Many of Catherine Anderson’s novels follow a set formula: wounded heroine fleeing some menacing past meets gallant (and often wealthy) hero who adores everything about her and restores her confidence. Typically her heroines are a wee bit on the airhead side but are self-sacrificing and virtuous to a fault. Her heroes are nobility and sensitivity personified.
Chloe Evans meets Ben Longtree at the feed store where she’s come with her six-year-old son Jeremy to buy pet supplies for his new puppy. Recently divorced from an abusive husband, Chloe has taken a position as dispatcher at the Jack Pine, Oregon, sheriff’s office. The checkout clerk eagerly supplies Chloe with all the local gossip about him - quarter-breed Shoshone, murdered a man but got off on self-defense, child of abusive father, wolf for a pet, wild animals on his property, cougar on a leash, veterinarian but not practicing.
When the puppy becomes very ill and Chloe is unable to pay his fee up-front, Jeremy takes the puppy to Ben. Ben is initially not welcoming, but when Jeremy experiences an asthma attack, Ben is forced to soften his manner. Animals naturally come to Ben for help with sickness or injuries. He has wanted to turn his land on Cinnamon Ridge into a wildlife preserve but has been unable to get the necessary permits. Someone has been shooting wild animals with the intent to wound not kill. He is keeping wild animals he is treating in cages against government regulations and know Bobby Lee Schuck, the sheriff’s deputy, would love to have an excuse to arrest him. Ben swears Jeremy and later Chloe to secrecy about the animals. Against his instincts, Ben agrees to care for the puppy. During the night, when it appears the puppy is dying, Ben’s touch saves him.

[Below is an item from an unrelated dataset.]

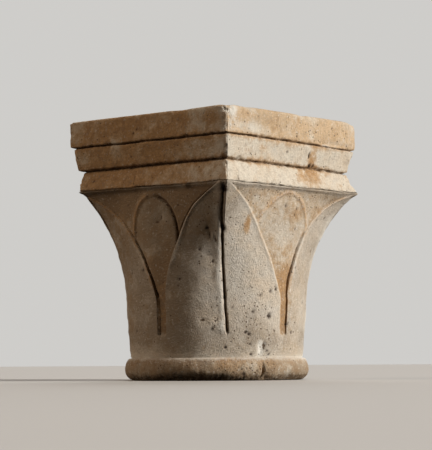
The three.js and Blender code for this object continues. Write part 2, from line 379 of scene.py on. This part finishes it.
def place(radii):
    around = side * 2 * CORNER + angles
    return np.stack([radii * np.cos(around), radii * np.sin(around), z_of], axis=-1)


plain = place(radius)
waves = noise_at(plain, size=62, seed=1)
sway = noise_at(plain, size=42, seed=15)
patches = noise_at(plain, size=38, seed=12)
blots = noise_at(plain * (1, 1, 0.8), size=24, seed=11)
lumps = noise_at(plain, size=17, seed=2)
crumbs = noise_at(plain, size=8, seed=13)
grit = noise_at(plain, size=5, seed=3, octaves=2)
lateral = face_distance(np.clip(z_of, CARVING_FOOT, LOW_FOOT)) * np.tan(angles)
on_bell = ramp(z_of, RING_HEIGHT, CARVING_FOOT) * (z_of < LOW_FOOT)
on_abacus = 1.0 * (z_of >= LOW_FOOT)
on_ring = 1 - smooth(z_of, RING_HEIGHT - 3, RING_HEIGHT + 4)
on_left = side == LEFT
on_right = side == RIGHT
on_hidden = ~(on_left | on_right)
gap_middle = np.choose(side, [gap_aside(face, z_of) for face in range(4)])
on_near_half = (on_left & (lateral > gap_middle)) | (on_right & (lateral < gap_middle))
on_near_left, on_far_left = on_left & on_near_half, on_left & ~on_near_half
on_near_right, on_far_right = on_right & on_near_half, on_right & ~on_near_half


def by_face(left, right, hidden):
    return np.select([on_left, on_right], [left, right], hidden)


def by_half(near_left, far_left, near_right, far_right, hidden):
    halves = [on_near_left, on_far_left, on_near_right, on_far_right]
    return np.select(halves, [near_left, far_left, near_right, far_right], hidden)


def by_height(start, end):
    """0 at the first height and 1 at the second."""
    return smooth(z_of, start, end)


def by_place(start, end):
    """0 at the first place across a face and 1 at the second."""
    return smooth(lateral, start, end)


def layered(*layers):
    """The sum of layers, each a strength and where it lies."""
    return sum(strength * where for strength, where in layers)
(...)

In order to cover the puppy’s vet bills, Chloe agrees to clean animal cages for Ben. At work she has tried to discourage Bobby Lee’s interest. He becomes more determined in his pursuit when he realizes she’s become friends with Ben. With her frequent visits to Cinnamon Ridge, Chloe comes to appreciate Ben’s kindness to Jeremy, his aged mother suffering from Alzheimer’s as well as to all the various animals. She suspects there is more to Ben than he is willing to reveal.
Recently I’ve read a number of books with walk-on-water heroes, but Ben makes most of them look downright pedestrian. The man’s not only absolute masculine perfection, he’s a blooming saint! The object of hostile suspicions, he’s suffering in silence, risking his very freedom to heal helpless animals, sad kids, and abused women. And if that’s not enough, he’s tall, handsome, and a real hunk as well. And more! The big wonder is why his first wife divorced him. She thought he was a freak? She could have sold him on e-bay and given the rest of us a chance! Of course, we know she’s completely undeserving of this paragon of manly virtues - she does the unthinkable for romance heroines: it’s not only that she’s been unfaithful, oh no, she schedules - horrors! - an abortion.
The closest Only By Your Touch comes to a realistic character is Chloe. A single mother with practically no financial resources (what about child support or a divorce settlement?) she’s struggling to make ends meet and provide a supportive environment for her child just as vast numbers of other single mothers try to do. Her reactions to the scummy Bobby Lee are credible - she’s new in town and at her job and is still trying to fit in. It does seem odd that Bobby Lee has been able to keep his real character a secret for so many years, but there is a reason behind his hatred of Ben. Jeremy is that typical fictional child - far better behaved then any real child ever was.
I admit to some discomfort with the particular circumstances behind Chloe’s divorce. She seems to have dumped hubby #1 with great dispatch. Given the unusual history of the trouble in her marriage and the abrupt onset of difficulties, I would have preferred that she had sought more outside help or gone through a trial separation rather than filing divorce papers immediately. This is not the standard abusive relationship. I do understand her concern over the safety of her child, but her haste seems to weaken her position.
A reader might be forgiven for mistaking Cinnamon Ridge for paradise. Cougars, wolves, and deer, badgers, bears, and bunny rabbits all live together in peace and harmony. Presumably, the carnivores know to go somewhere else for lunch. Anyone looking for insight into real nature is better off watching PBS, but for those who like their wild life on the tame, cutesy side, it corresponds pretty well to Disney World.
Only By Your Touch has it all: peerless hero, spunky heroine, cute kid, suffering senior, nasty villain, loads of adorable animals all in a bucolic setting. What’s not to like? Moreover, the reading is easy - I was caught up in the story from the beginning.
I do want to caution that in spite of the four-heart recommendation this one isn’t for everyone. If you’re looking for a romance that’s firmly in touch with reality, this one might leave you with a syrupy aftertaste. If, however, you believe in miracles and are willing to suspend all disbelief, you can’t do much better.